Lors des soirées La CREOLE, c’est surtout le dancefloor qui est en fusion, à une époque où « personne n’ose trop faire ce qu’est le but d’une fête, c’est-à-dire danser », insiste Fanny. Les soirées deviennent la cour de récréation des danseurs et danseuses de toute obédience, et un espace qu’ils et elles s'approprient et font vivre comme des interprètes brisant le quatrième mur au théâtre. Symbole de ce lien entre la scène et la salle : Snake, danseur vogueur marathonien – le voguing a toujours eu une place prépondérante à La CREOLE – présent dès la première en tant que client et qui au fil du temps est devenu l’une des figures de la soirée.
Une bande-son créolisée
L’autre aspect clé de La CREOLE, c’est sa bande-son hybride, tricotée par des résidents fidèles et les DJ invités. « On demandait aux DJ, surtout à ceux originaires des Antilles, une ambiance de midi-minuit, comme ces grands bals populaires, pour résumer l’esprit de faire la fête dans la Caraïbe, dans les communautés noires au sens large, où il y a cet aspect intergénérationnel, avec de la musique de plusieurs types. » Si Snake est La CREOLE dansée, Sylvere, avec Greg, en personnifie le son, mixant dans un même mouvement dancehall, gwoka et bass music.
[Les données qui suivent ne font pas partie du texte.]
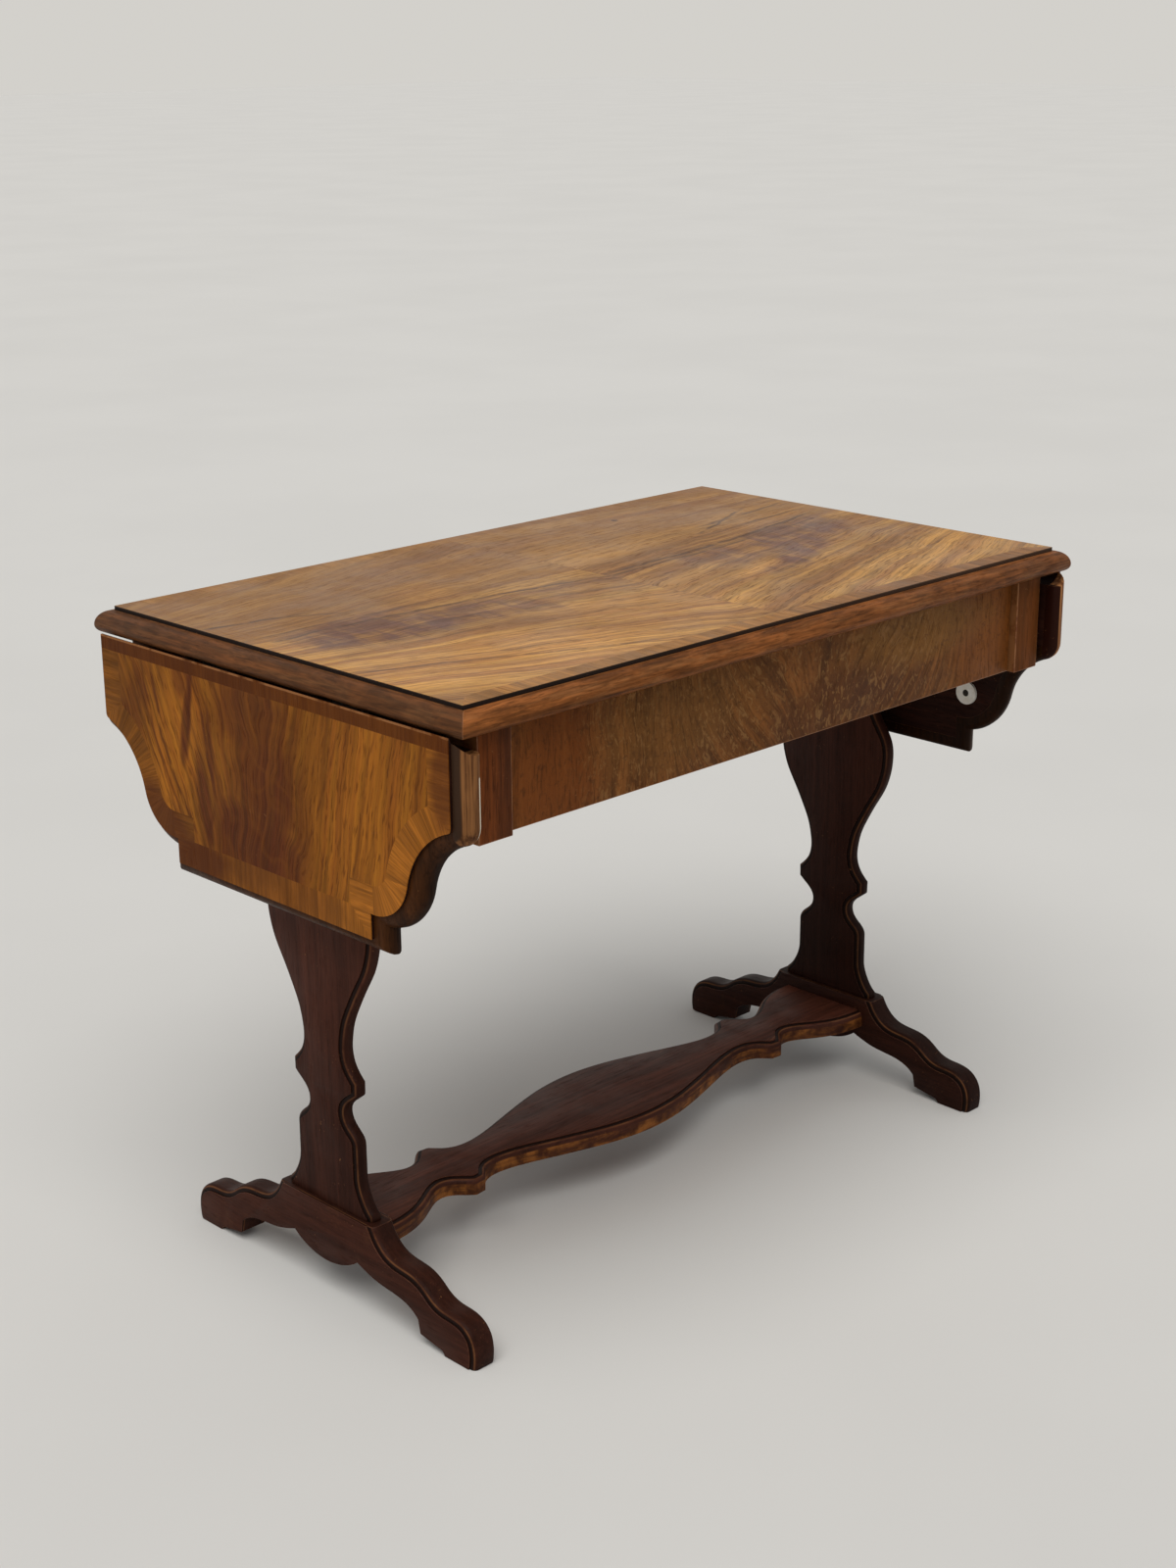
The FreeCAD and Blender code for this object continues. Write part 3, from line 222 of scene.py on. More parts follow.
def join(x, y, z=0.0):
    return added(tree_of(x, y, z), "CombineXYZ", {0: x, 1: y, 2: z})


def split(vector):
    node = vector.tree.nodes.new("ShaderNodeSeparateXYZ")
    feed(vector, node.inputs[0])
    return wires(vector.tree, node).values()


def noise(vector, scale=1.0, detail=2.0, roughness=0.5, distortion=0.0):
    inputs = {"Vector": vector, "Scale": scale, "Detail": detail, "Roughness": roughness,
              "Distortion": distortion}
    return added(vector.tree, "TexNoise", inputs, "Fac")


def swayed(value, vector, scale, detail, reach):
    """A value that wanders over a reach about itself."""
    return value + (noise(vector, scale, detail) - 0.5) * reach


def spread(value, low, high, to_low=0.0, to_high=1.0):
    """Bring a range to another one with soft ends."""
    given = dict(enumerate((value, low, high, to_low, to_high)))
    return added(value.tree, "MapRange", given, interpolation_type="SMOOTHSTEP")


def faded(value, low, high):
    """All up to low, and nothing from high on."""
    return spread(value, low, high, 1.0, 0.0)


def blend(factor, first, second, way="MIX"):
    """Mix two colours."""
    return added(tree_of(factor, first, second), "Mix", {0: factor, 6: first, 7: second}, 2,
                 data_type="RGBA", blend_type=way)


def mixed(factor, first, second):
    """Mix two numbers."""
    return added(tree_of(factor, first, second), "Mix", {0: factor, 2: first, 3: second})


def scaled(colour, share):
    return tuple(min(1.0, channel * share) for channel in colour)


def left_to_right(x, left, right):
    """One colour at the table's left end that turns into another at its right end."""
    return blend(spread(x, -0.3, 0.3), left, right)


def shaded(colour, share):
    """Multiply a colour by a share that is plain or changes from place to place."""
    grey = join(share, share, share) if isinstance(share, Wire) else (share,) * 3
    return blend(1.0, colour, grey, "MULTIPLY")


def bumped(height, strength, distance):
    inputs = {"Height": height, "Strength": strength, "Distance": distance}
    return added(height.tree, "Bump", inputs)


# Shared effects

GRAIN = ("Bands", "Lines", "Dashes")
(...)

Dans une époque où le mainstream tourne au reggaeton et à l’afrobeats, La CREOLE propose des soirées qui font la part belle aux musiques afro-caribéennes, autrefois confinées dans des dimensions parallèles de la nuit parisienne, et ici mixées aux musiques électroniques. Venir à une CREOLE, c’est flirter avec des ambiances et des BPM qui varient énormément, c’est se balader « entre le profane et le sacré », comme dit Fanny, entre sonorités afro, gabber, gwoka, techno, avec du kuduro ou du singeli. Un vrai manifeste pour Vincent : « On a été radicaux en proposant aux DJ de mélanger toutes les influences possibles, où les rythmes traditionnels pourraient par exemple se mêler aux sonorités électroniques. »
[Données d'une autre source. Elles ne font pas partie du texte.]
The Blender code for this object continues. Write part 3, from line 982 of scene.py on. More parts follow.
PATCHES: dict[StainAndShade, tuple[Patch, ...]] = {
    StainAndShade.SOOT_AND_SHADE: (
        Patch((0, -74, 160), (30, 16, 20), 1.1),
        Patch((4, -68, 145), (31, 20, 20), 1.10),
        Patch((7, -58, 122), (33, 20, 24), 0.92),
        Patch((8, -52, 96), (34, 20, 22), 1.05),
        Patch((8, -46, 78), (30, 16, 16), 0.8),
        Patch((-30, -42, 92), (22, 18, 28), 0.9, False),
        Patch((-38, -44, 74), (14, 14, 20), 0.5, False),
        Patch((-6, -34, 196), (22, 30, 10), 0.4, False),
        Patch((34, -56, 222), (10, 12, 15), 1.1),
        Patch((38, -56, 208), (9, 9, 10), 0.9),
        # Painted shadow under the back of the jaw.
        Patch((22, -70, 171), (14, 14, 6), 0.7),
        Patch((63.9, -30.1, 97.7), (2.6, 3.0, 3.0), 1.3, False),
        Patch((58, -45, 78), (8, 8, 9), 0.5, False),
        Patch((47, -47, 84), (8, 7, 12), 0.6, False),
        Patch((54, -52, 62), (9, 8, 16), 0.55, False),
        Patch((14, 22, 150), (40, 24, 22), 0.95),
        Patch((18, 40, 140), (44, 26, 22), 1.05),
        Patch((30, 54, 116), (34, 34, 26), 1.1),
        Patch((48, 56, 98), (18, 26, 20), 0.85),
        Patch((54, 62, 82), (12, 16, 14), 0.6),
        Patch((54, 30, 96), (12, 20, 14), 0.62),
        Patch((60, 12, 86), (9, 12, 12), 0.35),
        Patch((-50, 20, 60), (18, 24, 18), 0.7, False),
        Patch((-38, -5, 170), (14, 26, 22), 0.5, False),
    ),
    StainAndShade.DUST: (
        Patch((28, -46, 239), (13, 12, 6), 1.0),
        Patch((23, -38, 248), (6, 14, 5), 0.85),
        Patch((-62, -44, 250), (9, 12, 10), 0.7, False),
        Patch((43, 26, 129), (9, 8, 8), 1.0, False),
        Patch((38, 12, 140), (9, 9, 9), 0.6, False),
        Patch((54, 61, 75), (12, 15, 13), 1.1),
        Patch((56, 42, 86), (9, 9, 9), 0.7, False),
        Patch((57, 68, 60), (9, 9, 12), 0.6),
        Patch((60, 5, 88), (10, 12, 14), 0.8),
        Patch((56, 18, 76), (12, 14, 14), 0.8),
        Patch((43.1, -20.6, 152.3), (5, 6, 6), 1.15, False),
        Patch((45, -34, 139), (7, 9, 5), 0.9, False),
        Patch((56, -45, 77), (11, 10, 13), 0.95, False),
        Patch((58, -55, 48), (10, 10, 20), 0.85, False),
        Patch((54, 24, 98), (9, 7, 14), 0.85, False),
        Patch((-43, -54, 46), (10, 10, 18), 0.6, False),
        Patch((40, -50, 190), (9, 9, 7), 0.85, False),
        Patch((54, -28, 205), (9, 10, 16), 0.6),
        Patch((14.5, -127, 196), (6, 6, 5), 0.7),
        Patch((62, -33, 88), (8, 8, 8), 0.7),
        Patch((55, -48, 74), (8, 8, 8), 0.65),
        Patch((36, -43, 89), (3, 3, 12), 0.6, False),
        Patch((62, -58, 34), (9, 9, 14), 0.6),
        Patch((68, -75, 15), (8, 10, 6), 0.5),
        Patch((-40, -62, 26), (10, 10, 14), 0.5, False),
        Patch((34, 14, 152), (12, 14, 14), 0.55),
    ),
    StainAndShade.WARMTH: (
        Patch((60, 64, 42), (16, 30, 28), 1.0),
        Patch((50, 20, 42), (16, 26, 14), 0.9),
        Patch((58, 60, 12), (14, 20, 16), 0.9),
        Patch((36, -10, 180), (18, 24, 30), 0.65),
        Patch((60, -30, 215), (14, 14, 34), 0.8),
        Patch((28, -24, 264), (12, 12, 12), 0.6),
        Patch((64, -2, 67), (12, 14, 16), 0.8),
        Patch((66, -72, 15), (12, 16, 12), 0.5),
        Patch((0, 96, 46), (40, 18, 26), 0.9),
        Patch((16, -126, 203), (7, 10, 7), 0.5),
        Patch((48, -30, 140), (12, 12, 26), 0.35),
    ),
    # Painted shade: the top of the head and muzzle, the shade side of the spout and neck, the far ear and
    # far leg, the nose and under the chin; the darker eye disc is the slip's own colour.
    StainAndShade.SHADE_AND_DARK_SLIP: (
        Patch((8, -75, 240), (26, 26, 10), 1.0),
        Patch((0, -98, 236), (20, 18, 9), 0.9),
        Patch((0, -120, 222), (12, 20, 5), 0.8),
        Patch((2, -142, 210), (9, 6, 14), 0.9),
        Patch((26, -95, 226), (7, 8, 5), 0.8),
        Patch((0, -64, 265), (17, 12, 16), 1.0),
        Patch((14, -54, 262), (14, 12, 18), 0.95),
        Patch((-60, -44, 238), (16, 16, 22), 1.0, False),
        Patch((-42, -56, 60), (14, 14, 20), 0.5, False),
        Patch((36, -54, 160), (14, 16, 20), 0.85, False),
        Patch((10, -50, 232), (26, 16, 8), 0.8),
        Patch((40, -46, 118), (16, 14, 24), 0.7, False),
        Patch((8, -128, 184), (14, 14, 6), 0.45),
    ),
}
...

Un grand mix de communautés
« Cette direction artistique musicale colle aussi à notre volonté d’accueillir tout le monde sans distinction, tant que tu viens avec une bonne intention », poursuit Fanny. L’aspect fédérateur et inclusif de La CREOLE se vérifie à chaque édition, où toutes les communautés se mélangent. Et quand on évoque la notion de safe space, si galvaudée ces temps-ci, ils prennent la tangente : « On ne s’est pas labellisés comme un safe space, les gens ont défini qu’on en était un. »
En tout cas, c’est un espace qui s’est agrandi. Devant le succès, La CREOLE organise maintenant des soirées à la Machine du Moulin Rouge, l’un des plus grands dancefloors de Paris avec ses 1 200 places, contre 400 au Chinois. Le nom La CREOLE a pris du poids dans le game du clubbing parisien, avec moult soirées régulières et aftershows reprenant ses codes. Mais malgré la hype, le collectif fonctionne toujours en vase clos – ils font la com et la prog – et leurs soirées restent à taille humaine. « On aime circuler dans le public et demander aux gens leur ressenti, tant les habitués – notamment depuis le passage à la Machine – que les nouveaux visages pour comprendre leur énergie et voir s’ils ont saisi la nôtre », raconte Fanny. « On reste une soirée, avec une énergie particulière, mais on ne craint pas de devenir populaire. Mais bon, le jour où ça deviendra un commerce, avec un public qui ne sait pas pourquoi il est là, on arrêtera. » Car comme dit Sylvere, « La CREOLE, ce n’est pas une soirée, c’est un mouvement, avec une vraie philosophie ».